Austin Arts at the Armory
Where art history is made

By Rachel Koper
Austin Chronicle
February 27, 2009

Every year I pore over websites about the Armory Show in New York City. This was the first, the original American art fair; it is the mother ship, and Pier 94 in March is legendary stuff, where the heroes of contemporary art go to mingle and make art history. I'm thrilled to report that this year, three Austin galleries are attending the large satellite art fairs that now orbit the Armory Show and form Armory Arts Week: Lora Reynolds Gallery at Pulse, Art Palace at Volta, and Okay Mountain at Scope.

Volta NY, on Fifth Avenue and 35th Street, was founded in 2005 in Basel, Switzerland, and features only solo projects. Art Palace will present Sterling Allen's ABC Project, a show of recombined toys and objects that morph into 26 freaky Muppet-like sculptures, one for each letter of the alphabet. "I started with a drawing representing each letter (apple, boat, car, dog, elephant, etc.) and drew it over and over until something different emerged," he writes. "From that new vision came the sketch for the individual sculptures." So he's in good form for the big leagues.

Lora Reynolds Gallery has participated in Pulse in London in 2007 and Miami in 2008, and gallery Associate Director Elizabeth Chiles is happy to be returning for Pulse New York 2009 to show work by Tom Molloy. "We like the Pulse team and think they do a good job of being organized [and] friendly and of attracting quality galleries to participate," Chiles says. "A solo booth is a great way to introduce the work in a thorough way to the fair audience. We also feel that Molloy's work, inspired by current events and in its beautiful craft, can find a strong audience at this time."

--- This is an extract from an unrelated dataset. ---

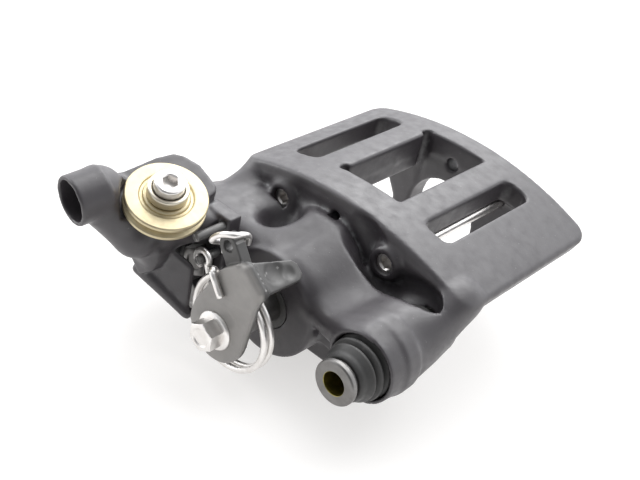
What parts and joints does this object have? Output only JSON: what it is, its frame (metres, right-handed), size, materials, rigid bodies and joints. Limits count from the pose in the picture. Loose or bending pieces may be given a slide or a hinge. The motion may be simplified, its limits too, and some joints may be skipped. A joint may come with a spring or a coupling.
{
  "type": "brake caliper",
  "caption": "Sliding-fist rear disc brake caliper with windowed bridge, handbrake lever with return spring, and a bracket carrying the cable pulley and casing socket.",
  "frame": {"origin": "on the flat foot under the cylinder, straight below the piston axis, 8 mm inboard of the inboard leg's disc-side face", "axes": "+X along the disc's rim towards the plain guide lug, +Y along the piston axis, outboard, +Z away from the disc's centre"},
  "size_m": [0.15, 0.2059, 0.0869],
  "materials": {
    "cast_black": "satin black paint over rough cast iron",
    "lever_black": "satin black paint over pressed steel",
    "zinc_steel": "bright zinc plate",
    "yellow_zinc": "yellow-passivated zinc plate",
    "machined_steel": "machined",
    "piston_plate": "ground and plated",
    "rubber": "moulded matt"
  },
  "bodies": {
    "housing": {"caliper_housing": "cast_black", "pad_pin_left": "zinc_steel", "pad_pin_right": "zinc_steel", "piston_seal": "rubber", "piston_dust_boot": "rubber", "spindle_spring": "machined_steel", "spring_retainer": "machined_steel", "shaft_seal": "rubber", "return_spring": "zinc_steel", "cable_bracket": "cast_black", "bracket_bolts": "machined_steel", "spring_pin": "zinc_steel", "stop_pin": "zinc_steel", "pulley_bush": "machined_steel", "pulley_washer": "yellow_zinc", "pulley_screw": "zinc_steel", "guide_bush_left": "rubber", "guide_bush_right": "rubber", "guide_boot_left": "rubber", "guide_boot_right": "rubber", "bleed_screw": "zinc_steel", "bleed_cap": "rubber"},
    "piston": {"piston": "piston_plate"},
    "spindle": {"thrust_spindle": "machined_steel", "ramp_balls": "machined_steel", "adjuster_nut": "machined_steel"},
    "lever": {"lever_shaft": "machined_steel", "handbrake_lever": "lever_black", "lever_bolt": "zinc_steel", "cable_clip": "zinc_steel"},
    "pulley": {"pulley": "yellow_zinc"},
    "guide_right": {"guide_sleeve_right": "machined_steel"},
    "guide_left": {"guide_sleeve_left": "machined_steel"}
  },
  "joints": [
    {"name": "lever_turn", "type": "hinge", "parent": "housing", "child": "lever", "pos_m": [0, -0.06, 0.03], "axis": [0, -1, 0], "range_deg": [0, 13], "stiffness_Nm_per_rad": 1.5, "springref_deg": -20.05, "deforming": ["return_spring"]},
    {"name": "spindle_slide", "type": "slide", "parent": "housing", "child": "spindle", "axis": [0, 1, 0], "range_m": [0, 0.0021], "deforming": ["spindle_spring"]},
    {"name": "piston_slide", "type": "slide", "parent": "housing", "child": "piston", "axis": [0, 1, 0], "range_m": [0, 0.02], "deforming": ["piston_dust_boot"]},
    {"name": "pulley_spin", "type": "hinge", "parent": "housing", "child": "pulley", "pos_m": [-0.03805, -0.0776, 0.07213], "axis": [0.2879, -0.1736, 0.9418], "continuous": true},
    {"name": "guide_slide_right", "type": "slide", "parent": "housing", "child": "guide_right", "axis": [0, 1, 0], "range_m": [0, 0.01], "deforming": ["guide_boot_right"]},
    {"name": "guide_slide_left", "type": "slide", "parent": "housing", "child": "guide_left", "axis": [0, 1, 0], "range_m": [0, 0.01], "deforming": ["guide_boot_left"]}
  ],
  "couplings": [
    {"joint": "spindle_slide", "follows": "lever_turn", "m_per_rad": 0.009},
    {"joint": "guide_slide_left", "follows": "guide_slide_right", "ratio": 1}
  ]
}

Scope is an invitation-only exhibition auspiciously held at Lincoln Center. This is all-important stuff, as the Scope website states: "Introducing artists, curators, and cutting-edge galleries to new audiences internationally has made Scope the most comprehensive destination for the emerging art world available anywhere." Okay Mountain, honored with its first invitation this year, will be showing works by Anna Krachey (Austin), sculptures by Jesse Greenberg (Philadelphia) and Colin Leipelt (Kansas City), and collaborative paintings and drawings by the Okay Mountain collective. Flexing its flexibility, Okay Mountain includes a performance called Poem Store, by Zach Houston (San Francisco), to run the length of the fair.

Congratulations to all of these talented artists and galleries. Way to shine bright on the world stage.